[Aim of the exercise]: State how many lines of the entries hold the string "frame", and nothing more.

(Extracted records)
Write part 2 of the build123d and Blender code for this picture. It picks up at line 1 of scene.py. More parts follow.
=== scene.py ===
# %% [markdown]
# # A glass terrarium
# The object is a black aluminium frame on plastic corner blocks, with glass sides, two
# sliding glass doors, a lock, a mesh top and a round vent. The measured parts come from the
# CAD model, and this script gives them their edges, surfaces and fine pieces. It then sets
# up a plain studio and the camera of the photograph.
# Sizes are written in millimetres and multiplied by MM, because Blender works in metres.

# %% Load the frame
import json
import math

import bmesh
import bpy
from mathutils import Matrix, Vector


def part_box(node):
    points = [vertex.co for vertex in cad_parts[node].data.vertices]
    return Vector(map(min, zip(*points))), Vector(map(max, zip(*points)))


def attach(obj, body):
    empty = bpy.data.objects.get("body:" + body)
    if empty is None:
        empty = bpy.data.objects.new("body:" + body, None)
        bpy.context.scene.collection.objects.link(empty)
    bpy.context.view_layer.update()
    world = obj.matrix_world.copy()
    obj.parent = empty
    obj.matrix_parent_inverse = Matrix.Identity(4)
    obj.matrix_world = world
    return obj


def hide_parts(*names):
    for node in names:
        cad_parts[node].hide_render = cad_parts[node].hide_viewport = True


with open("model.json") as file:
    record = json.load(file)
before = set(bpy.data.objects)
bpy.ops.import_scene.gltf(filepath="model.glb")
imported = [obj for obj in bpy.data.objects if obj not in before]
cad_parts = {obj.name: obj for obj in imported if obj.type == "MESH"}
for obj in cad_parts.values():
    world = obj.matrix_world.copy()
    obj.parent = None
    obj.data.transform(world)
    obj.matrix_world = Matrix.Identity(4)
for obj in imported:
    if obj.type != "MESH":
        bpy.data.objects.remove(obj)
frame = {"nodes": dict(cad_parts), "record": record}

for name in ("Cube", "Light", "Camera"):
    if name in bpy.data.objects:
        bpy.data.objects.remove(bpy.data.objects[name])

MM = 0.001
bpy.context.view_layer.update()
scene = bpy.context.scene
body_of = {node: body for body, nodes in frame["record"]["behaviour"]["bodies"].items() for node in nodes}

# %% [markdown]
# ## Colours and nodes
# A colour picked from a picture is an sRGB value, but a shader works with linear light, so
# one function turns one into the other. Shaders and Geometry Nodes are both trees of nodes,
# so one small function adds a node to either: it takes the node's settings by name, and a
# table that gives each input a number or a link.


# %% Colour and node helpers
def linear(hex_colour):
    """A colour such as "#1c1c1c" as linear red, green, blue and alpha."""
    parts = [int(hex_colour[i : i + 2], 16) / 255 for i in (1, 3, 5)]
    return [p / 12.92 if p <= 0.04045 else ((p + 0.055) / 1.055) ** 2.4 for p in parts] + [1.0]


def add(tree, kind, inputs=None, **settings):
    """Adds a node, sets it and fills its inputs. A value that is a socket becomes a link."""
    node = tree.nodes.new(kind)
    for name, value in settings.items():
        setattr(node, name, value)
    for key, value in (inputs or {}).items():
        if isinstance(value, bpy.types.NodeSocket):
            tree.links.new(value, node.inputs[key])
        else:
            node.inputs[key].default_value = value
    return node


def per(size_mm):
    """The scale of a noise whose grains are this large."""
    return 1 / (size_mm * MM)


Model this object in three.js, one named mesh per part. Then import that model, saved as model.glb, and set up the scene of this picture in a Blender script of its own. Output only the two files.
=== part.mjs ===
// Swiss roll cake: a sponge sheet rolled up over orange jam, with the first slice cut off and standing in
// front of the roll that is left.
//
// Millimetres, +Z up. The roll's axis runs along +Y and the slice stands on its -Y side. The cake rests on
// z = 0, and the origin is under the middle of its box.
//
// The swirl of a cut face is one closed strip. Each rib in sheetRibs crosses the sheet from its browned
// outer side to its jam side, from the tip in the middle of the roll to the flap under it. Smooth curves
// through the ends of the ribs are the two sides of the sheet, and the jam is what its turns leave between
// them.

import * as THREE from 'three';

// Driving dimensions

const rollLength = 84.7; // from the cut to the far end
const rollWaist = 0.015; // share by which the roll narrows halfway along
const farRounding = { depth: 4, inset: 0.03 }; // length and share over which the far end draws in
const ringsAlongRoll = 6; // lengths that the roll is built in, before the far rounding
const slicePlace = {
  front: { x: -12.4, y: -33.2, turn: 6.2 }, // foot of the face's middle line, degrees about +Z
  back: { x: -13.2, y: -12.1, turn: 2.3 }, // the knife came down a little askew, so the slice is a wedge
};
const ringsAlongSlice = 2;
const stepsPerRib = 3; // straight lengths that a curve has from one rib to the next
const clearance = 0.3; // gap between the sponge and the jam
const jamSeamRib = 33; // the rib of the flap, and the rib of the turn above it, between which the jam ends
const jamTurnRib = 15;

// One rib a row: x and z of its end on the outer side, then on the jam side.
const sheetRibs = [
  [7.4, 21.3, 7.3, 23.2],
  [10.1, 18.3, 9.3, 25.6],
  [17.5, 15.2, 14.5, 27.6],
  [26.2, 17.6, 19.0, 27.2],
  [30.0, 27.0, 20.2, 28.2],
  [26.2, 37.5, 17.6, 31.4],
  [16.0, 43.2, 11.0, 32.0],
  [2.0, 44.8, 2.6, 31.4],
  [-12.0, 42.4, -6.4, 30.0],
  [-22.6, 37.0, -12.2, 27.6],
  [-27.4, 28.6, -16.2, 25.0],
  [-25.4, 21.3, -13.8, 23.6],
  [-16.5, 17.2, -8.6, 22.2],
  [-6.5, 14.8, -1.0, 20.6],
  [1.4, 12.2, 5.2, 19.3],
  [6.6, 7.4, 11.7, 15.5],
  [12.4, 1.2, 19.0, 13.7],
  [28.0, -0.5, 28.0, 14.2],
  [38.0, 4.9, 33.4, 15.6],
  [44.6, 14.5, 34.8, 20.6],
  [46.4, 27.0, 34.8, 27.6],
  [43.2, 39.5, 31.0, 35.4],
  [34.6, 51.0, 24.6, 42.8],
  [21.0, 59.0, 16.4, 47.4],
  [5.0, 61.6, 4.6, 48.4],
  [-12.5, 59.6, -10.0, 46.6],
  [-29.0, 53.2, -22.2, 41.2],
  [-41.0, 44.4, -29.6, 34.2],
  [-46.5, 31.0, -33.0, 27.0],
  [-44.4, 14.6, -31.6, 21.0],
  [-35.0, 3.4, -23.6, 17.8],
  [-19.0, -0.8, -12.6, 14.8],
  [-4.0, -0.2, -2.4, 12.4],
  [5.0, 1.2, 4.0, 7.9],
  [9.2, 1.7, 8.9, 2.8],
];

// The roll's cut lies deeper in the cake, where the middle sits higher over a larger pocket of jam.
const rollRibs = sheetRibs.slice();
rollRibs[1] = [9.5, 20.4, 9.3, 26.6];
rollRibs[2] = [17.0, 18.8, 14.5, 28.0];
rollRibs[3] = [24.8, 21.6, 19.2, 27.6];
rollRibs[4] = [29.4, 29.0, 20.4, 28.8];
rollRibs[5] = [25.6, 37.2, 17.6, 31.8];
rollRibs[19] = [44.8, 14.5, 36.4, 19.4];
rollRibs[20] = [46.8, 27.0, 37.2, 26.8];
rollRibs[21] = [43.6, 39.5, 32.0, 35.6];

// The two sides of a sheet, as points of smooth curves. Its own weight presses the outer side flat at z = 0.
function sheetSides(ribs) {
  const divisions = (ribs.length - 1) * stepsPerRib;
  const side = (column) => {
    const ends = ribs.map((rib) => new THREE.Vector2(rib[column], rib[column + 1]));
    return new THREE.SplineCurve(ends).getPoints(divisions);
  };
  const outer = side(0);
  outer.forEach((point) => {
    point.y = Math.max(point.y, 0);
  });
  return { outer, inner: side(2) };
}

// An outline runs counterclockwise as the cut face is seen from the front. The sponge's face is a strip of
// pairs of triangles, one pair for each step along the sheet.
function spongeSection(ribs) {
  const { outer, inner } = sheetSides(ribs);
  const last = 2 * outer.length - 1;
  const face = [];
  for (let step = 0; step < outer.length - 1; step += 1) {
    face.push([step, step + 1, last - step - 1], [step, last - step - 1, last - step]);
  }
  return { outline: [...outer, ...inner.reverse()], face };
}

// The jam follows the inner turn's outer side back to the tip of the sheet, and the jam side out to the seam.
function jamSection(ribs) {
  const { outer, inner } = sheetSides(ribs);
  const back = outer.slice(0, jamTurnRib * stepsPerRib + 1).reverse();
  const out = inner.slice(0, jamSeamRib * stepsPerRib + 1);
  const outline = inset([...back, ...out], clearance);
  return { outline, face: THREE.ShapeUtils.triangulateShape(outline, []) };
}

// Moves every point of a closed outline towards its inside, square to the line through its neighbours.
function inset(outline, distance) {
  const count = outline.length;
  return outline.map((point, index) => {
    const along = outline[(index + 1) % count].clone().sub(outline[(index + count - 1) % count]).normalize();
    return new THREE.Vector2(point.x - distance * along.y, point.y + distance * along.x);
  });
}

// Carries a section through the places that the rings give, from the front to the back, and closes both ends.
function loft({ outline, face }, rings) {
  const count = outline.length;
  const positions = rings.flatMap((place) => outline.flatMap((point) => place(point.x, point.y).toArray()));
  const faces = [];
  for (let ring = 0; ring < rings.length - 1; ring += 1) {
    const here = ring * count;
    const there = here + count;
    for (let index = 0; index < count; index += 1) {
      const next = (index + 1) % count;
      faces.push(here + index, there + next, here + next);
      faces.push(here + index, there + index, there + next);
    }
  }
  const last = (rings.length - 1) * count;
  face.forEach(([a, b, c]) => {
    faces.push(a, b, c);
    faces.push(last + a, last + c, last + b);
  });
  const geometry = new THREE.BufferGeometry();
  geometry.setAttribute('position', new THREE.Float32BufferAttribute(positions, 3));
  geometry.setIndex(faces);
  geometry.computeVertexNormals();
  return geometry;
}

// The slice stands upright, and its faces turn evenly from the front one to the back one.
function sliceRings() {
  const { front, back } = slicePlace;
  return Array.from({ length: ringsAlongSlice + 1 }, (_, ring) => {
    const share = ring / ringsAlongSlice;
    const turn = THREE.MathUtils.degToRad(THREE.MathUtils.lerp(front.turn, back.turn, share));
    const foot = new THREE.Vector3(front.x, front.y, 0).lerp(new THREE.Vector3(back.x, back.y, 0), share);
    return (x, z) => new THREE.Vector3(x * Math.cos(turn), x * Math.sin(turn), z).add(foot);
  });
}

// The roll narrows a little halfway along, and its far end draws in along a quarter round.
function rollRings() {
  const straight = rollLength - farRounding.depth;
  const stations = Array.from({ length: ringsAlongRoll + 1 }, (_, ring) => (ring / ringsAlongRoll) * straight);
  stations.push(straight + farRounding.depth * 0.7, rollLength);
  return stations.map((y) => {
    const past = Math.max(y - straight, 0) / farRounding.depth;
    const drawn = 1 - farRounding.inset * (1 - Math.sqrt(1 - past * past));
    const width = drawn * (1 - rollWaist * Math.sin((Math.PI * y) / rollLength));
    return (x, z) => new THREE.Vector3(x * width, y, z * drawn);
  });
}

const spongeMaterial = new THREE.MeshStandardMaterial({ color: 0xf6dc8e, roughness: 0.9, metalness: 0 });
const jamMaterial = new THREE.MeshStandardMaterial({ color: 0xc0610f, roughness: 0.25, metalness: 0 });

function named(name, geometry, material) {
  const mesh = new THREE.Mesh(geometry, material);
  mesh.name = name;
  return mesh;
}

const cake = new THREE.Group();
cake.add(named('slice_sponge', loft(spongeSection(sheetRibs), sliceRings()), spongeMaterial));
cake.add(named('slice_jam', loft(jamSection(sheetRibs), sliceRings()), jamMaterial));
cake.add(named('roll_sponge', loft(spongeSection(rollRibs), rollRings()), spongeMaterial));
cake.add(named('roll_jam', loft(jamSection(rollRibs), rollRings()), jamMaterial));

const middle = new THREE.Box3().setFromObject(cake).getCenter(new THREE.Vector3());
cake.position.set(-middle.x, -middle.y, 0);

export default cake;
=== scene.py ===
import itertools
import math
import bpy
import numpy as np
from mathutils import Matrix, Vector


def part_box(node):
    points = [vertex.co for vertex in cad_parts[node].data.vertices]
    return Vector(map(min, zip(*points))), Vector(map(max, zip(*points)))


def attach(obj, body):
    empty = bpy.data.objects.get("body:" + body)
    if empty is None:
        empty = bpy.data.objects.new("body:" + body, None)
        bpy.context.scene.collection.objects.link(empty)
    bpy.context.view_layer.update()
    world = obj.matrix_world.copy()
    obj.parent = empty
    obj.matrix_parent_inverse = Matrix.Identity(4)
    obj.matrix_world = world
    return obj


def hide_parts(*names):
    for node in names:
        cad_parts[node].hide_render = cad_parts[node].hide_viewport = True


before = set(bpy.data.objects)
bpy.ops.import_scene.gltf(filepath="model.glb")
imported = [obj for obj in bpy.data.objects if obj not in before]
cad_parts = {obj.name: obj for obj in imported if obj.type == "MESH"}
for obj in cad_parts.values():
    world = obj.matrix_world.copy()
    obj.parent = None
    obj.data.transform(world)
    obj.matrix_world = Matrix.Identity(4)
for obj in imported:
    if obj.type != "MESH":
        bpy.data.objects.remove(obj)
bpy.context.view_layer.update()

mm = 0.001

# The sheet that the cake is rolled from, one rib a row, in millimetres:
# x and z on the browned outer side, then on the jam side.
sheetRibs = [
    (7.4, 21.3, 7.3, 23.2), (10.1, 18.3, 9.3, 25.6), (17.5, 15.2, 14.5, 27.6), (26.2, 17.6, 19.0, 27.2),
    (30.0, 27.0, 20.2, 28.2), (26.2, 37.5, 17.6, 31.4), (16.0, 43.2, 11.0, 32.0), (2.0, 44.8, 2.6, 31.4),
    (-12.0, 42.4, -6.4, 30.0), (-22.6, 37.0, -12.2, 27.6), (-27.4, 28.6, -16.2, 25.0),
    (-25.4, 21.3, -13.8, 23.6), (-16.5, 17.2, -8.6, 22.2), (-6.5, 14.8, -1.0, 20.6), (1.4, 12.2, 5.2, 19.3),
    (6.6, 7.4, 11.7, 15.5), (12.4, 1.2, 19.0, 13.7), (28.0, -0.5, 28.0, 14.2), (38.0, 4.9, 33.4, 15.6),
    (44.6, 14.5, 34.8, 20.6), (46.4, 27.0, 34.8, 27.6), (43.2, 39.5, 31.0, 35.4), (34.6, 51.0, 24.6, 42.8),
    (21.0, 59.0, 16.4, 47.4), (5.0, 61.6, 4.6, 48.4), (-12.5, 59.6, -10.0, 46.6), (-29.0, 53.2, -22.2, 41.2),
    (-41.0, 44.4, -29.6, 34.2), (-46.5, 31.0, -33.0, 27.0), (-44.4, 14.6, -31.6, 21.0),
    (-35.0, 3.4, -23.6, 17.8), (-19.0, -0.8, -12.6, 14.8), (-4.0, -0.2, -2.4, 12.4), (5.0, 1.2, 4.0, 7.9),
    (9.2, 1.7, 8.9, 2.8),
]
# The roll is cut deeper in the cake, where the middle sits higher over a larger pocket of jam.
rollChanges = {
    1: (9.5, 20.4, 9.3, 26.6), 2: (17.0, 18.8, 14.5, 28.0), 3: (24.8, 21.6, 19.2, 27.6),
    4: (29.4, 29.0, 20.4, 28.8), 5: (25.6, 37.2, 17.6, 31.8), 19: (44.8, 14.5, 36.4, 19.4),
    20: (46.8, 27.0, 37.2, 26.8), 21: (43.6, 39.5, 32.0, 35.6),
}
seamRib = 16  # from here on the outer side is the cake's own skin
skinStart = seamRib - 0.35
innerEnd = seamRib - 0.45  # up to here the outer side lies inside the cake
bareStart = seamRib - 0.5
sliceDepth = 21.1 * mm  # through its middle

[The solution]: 4